Tout se passe comme si l’échange intellectuel était interdit de séjour démocratique. L’électorat doit se contenter d’un blabla insipide, du débit syndical d’eau tiède, d’un degré zéro sur la qualité des mots.
On se morfond sans débat de fond. La denrée des idées est en rupture de stock au supermarché du scrutin européen. On assiste à une compétition de canards sans tête. Le rituel électoral fonctionne tout seul, marche à coups de postures frivoles et de tirades minimales. C’est un théâtre pauvre, sans moyens humains, où l’on guette un surgissement,  un sursaut de l’Europe, une parole, des mots, comme on attendrait Godot.
Rien. La campagne est grise comme un mois de mai londonien. Introuvable comme les contours de la future chambre. Absente des radars, étrangère au peuple.
En toute logique, l’abstention résultera du défaut de réflexion des candidats, du manque de matière de la consultation politique.

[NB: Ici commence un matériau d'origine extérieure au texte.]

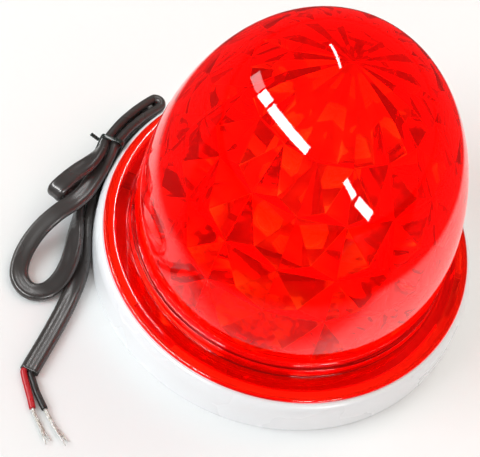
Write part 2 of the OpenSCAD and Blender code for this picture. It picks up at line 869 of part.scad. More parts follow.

La dissuasion civique est une arme de démoralisation.  Dès lors, le réfractaire majoritaire s’apparente à Bartleby, le héros de Melville, stoppé dans sa conduite, coupé dans son élan,  par un hypnotique veto de vote : « Je préfère ne pas ».


mardi 14 mai 2019

Premiers de cordée

Le bleu du drapeau s'est répandu sur des pans de ciel sans défaut. Il fait beau malgré le surcroît des mots qui dissuadent l'écho. Les frères militaires ont levé les cercueils rectangulaires, marché d'un petit pas ordonné, piétiné sur le pavé qui grince, posé les corps de chêne encordés au soleil. Aux endeuillés figés, première ligne de chagrin, le chef civil serre la main, multiplie les pressions tactilo-compassionnelles. La bourrade des condoléances est un rituel à sa convenance. La cour des Invalides est le théâtre des opérations symboliques. Nos guerriers y sont les comédiens du réel, qui ne composent aucun rôle, n'endossent qu'une chair et des os, les exposent au péril. Le marcheur de la nation se plaît à la parade, soigne ses postures d'histrion. Discourir est une manière de s'embellir. Les vrais premiers cordée gisent à ses pieds.